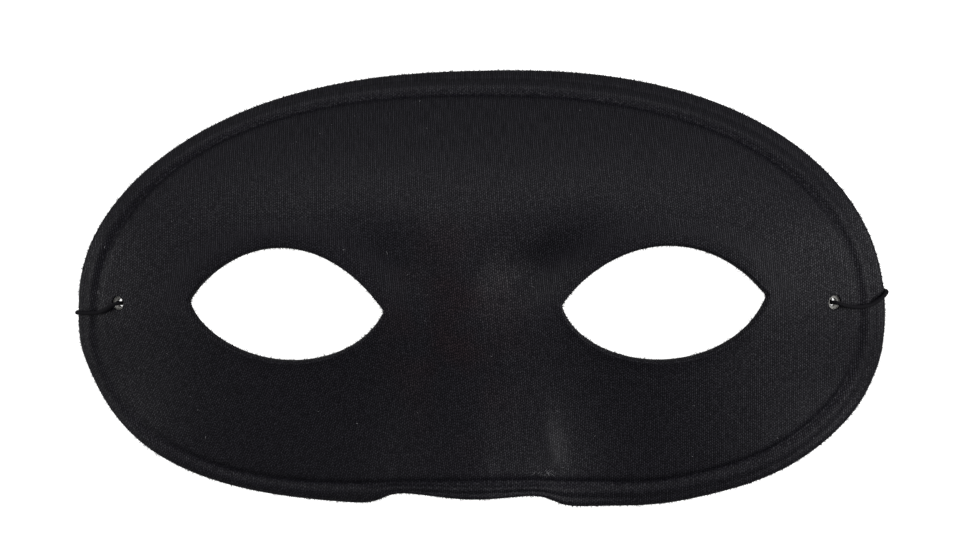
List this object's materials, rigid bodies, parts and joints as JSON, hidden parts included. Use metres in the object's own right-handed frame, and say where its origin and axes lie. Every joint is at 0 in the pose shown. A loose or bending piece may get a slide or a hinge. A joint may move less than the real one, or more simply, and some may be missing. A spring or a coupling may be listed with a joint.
{
  "type": "domino mask",
  "caption": "Press-moulded half mask covered in black knit, with almond eye openings, a nose bridge, a rolled rim and a slack round elastic.",
  "frame": {"origin": "on the surface that the mask lies on, under the middle of its outline", "axes": "+X to the right in a front view, +Y to the forehead, +Z out of the face"},
  "size_m": [0.1787, 0.0948, 0.0236],
  "materials": {
    "knit": "matt black tricot knit",
    "core_sheet": "pale stiff non-woven sheet",
    "elastic": "black braided round elastic"
  },
  "bodies": {
    "root": {"knit_cover": "knit", "moulded_core": "core_sheet", "elastic_cord": "elastic", "knot_right": "elastic", "knot_left": "elastic"}
  },
  "joints": []
}
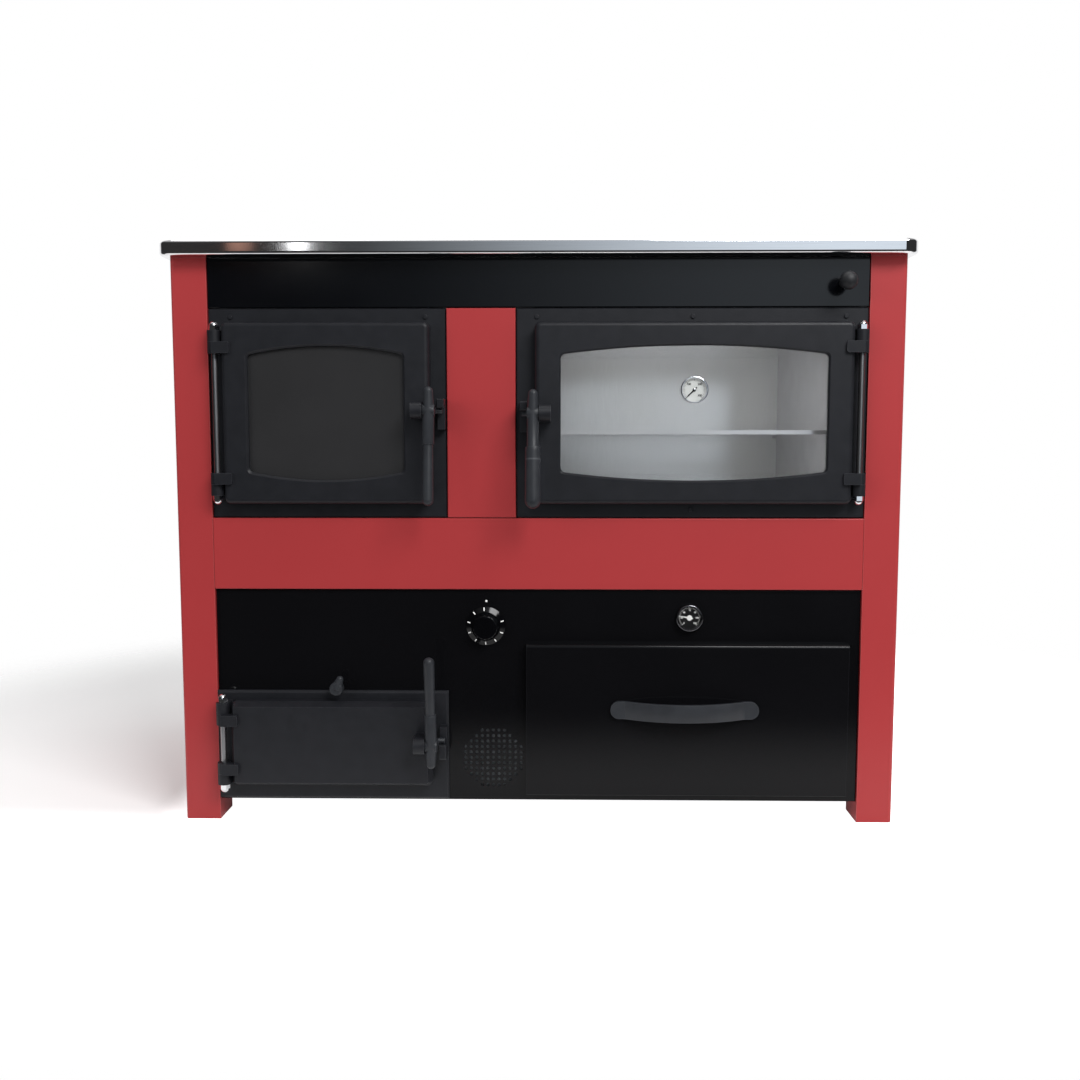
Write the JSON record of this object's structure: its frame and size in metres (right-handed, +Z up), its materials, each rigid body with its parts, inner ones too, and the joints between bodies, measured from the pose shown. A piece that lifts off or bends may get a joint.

========================================================================

YOUR OBJECTIVE: Your task is to repeat every line exactly.

RESULT OF THIS EXERCISE:
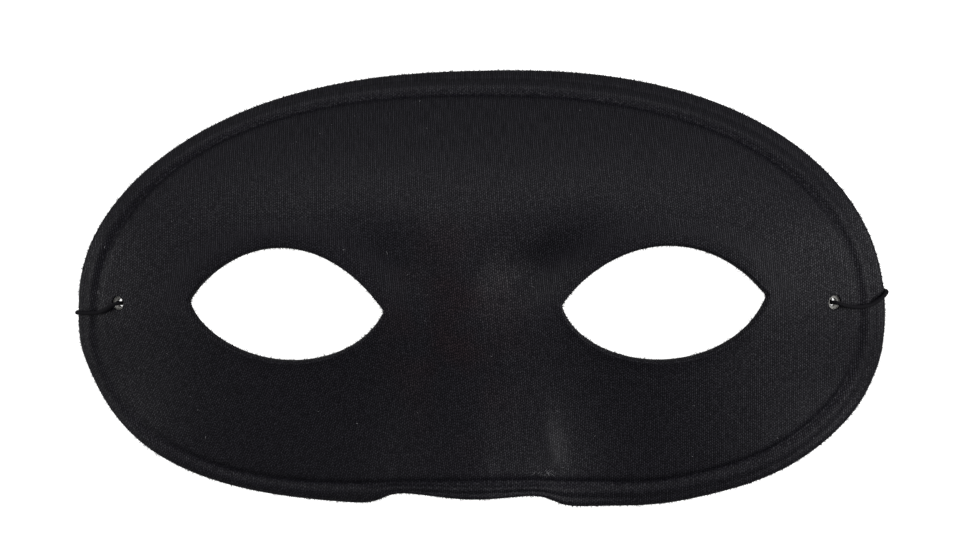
List this object's materials, rigid bodies, parts and joints as JSON, hidden parts included. Use metres in the object's own right-handed frame, and say where its origin and axes lie. Every joint is at 0 in the pose shown. A loose or bending piece may get a slide or a hinge. A joint may move less than the real one, or more simply, and some may be missing. A spring or a coupling may be listed with a joint.
{
  "type": "domino mask",
  "caption": "Press-moulded half mask covered in black knit, with almond eye openings, a nose bridge, a rolled rim and a slack round elastic.",
  "frame": {"origin": "on the surface that the mask lies on, under the middle of its outline", "axes": "+X to the right in a front view, +Y to the forehead, +Z out of the face"},
  "size_m": [0.1787, 0.0948, 0.0236],
  "materials": {
    "knit": "matt black tricot knit",
    "core_sheet": "pale stiff non-woven sheet",
    "elastic": "black braided round elastic"
  },
  "bodies": {
    "root": {"knit_cover": "knit", "moulded_core": "core_sheet", "elastic_cord": "elastic", "knot_right": "elastic", "knot_left": "elastic"}
  },
  "joints": []
}
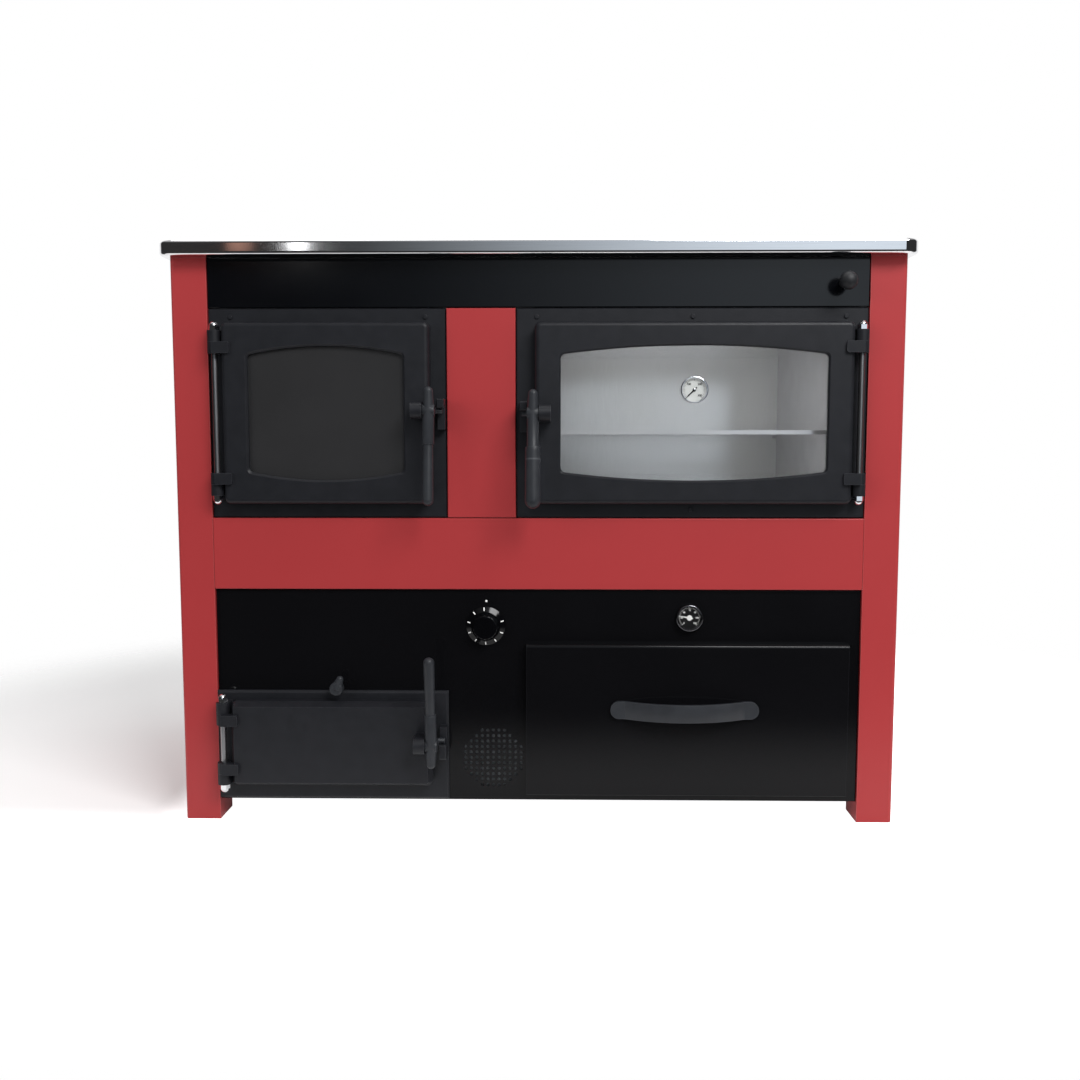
Write the JSON record of this object's structure: its frame and size in metres (right-handed, +Z up), its materials, each rigid body with its parts, inner ones too, and the joints between bodies, measured from the pose shown. A piece that lifts off or bends may get a joint.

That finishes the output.